Gathered a small spruce from the forest. Now accented with stars of golden meadow straw, bound with red thread. These are accompanied by a tiny but traditional Julbock (Yule Goat), similarly crafted.
I usually avoid Christmas decorating. I notice how different the experience feels this year. The celebration more clearly aligned with a seasonal shift. Hibernation. Migration. The slowing down of the land.
The darkness alone motivates us to bring the evergreens inside, to decorate the house with flowers and wreaths and candles. To lighten the dim mood. To note the passing of the Solstice and the ever so gradual lengthening of the days.
Moving here, working in and living alongside the land, the forest, the meadow, has brought with it a rediscovery of the importance of seasonal observances. The ritualised marking of time and cycles falling naturally into place.
Wreath made from evergreens hanging on the porch. First Advent candle lit. Flickering in a red wooden holder with four unburned neighbours.
Walking out to the woodshed to chop kindling. Into dry freeze air and the kind of silence that accompanies 30cm of snow.
Frost on tree branches. Roof of the house and barn smoothed bright. Sky alternating clear white crystal blue.
Sun sinks beneath horizon. Hidden by tall spruce.
Days become all Winter mist, resplendent gloom.

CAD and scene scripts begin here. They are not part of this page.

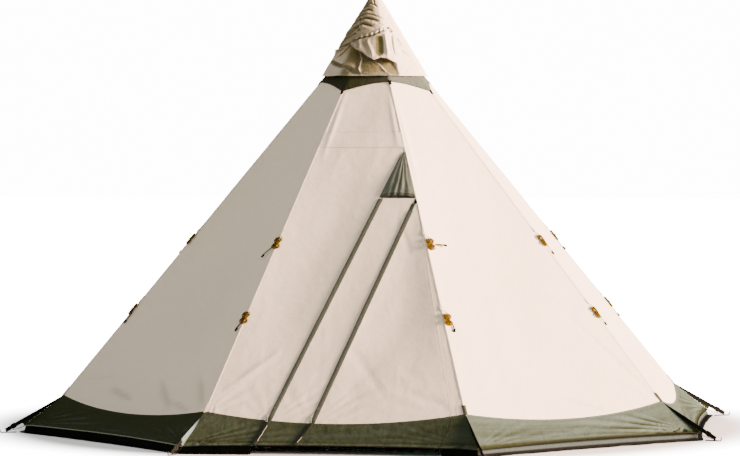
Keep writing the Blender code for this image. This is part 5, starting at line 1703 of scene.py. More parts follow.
@dataclass
class Guylines:
    """Sixteen guylines, each wound into a hank on its corner, with its line runner and sewn tab."""

    finishes: Finishes
    cord: float = 0.0015
    lead: float = 0.034
    half_run: float = 0.0245
    half_width: float = 0.0235
    spread: float = 0.019
    waist: float = 0.42
    waist_reach: float = 0.019
    points_a_turn: int = 16
    layer: float = 0.0033
    layers: int = 3
    turns: int = 4
    base: float = 0.0052
    door_shift: float = 0.024
    cross: float = 24.0
    wraps: int = 3
    wrap_half: float = 0.015
    wrap_rise: float = 0.008
    leg_gap: float = 0.0036
    leg_ends: tuple[tuple[float, float], ...] = ((0.1, 0.9), (0.9, 0.24), (0.24, 1.0))
    tail_base: float = 0.0045
    tab_half: float = 0.01
    tab_length: float = 0.04
    tab_above: float = 0.03

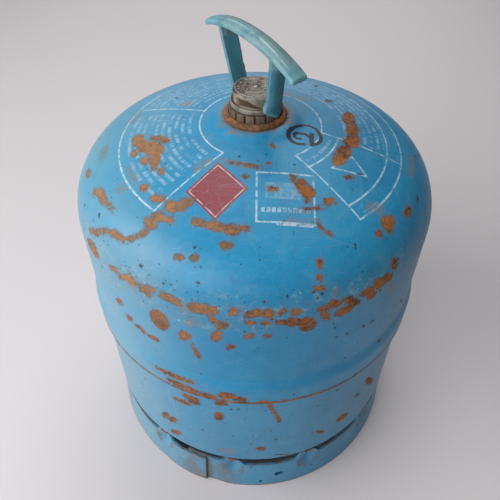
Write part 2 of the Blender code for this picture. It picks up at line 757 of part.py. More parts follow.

What light remains stretched thin. Illusion reflected off snow. More the memory of daylight than the thing itself.
The mountain a perpetual dawn that never breaks. Coloured expired Kodachrome reminiscence.
Mists through meadow trailing wetness that spans cobwebs, bare woody branches. Clinging to what patches of grass and green remain.
Cloud-wave breaking against treeline.
Sense of shifting. Drifting. Uncertain futures a few frames out-of-sync and burned-in at the edges.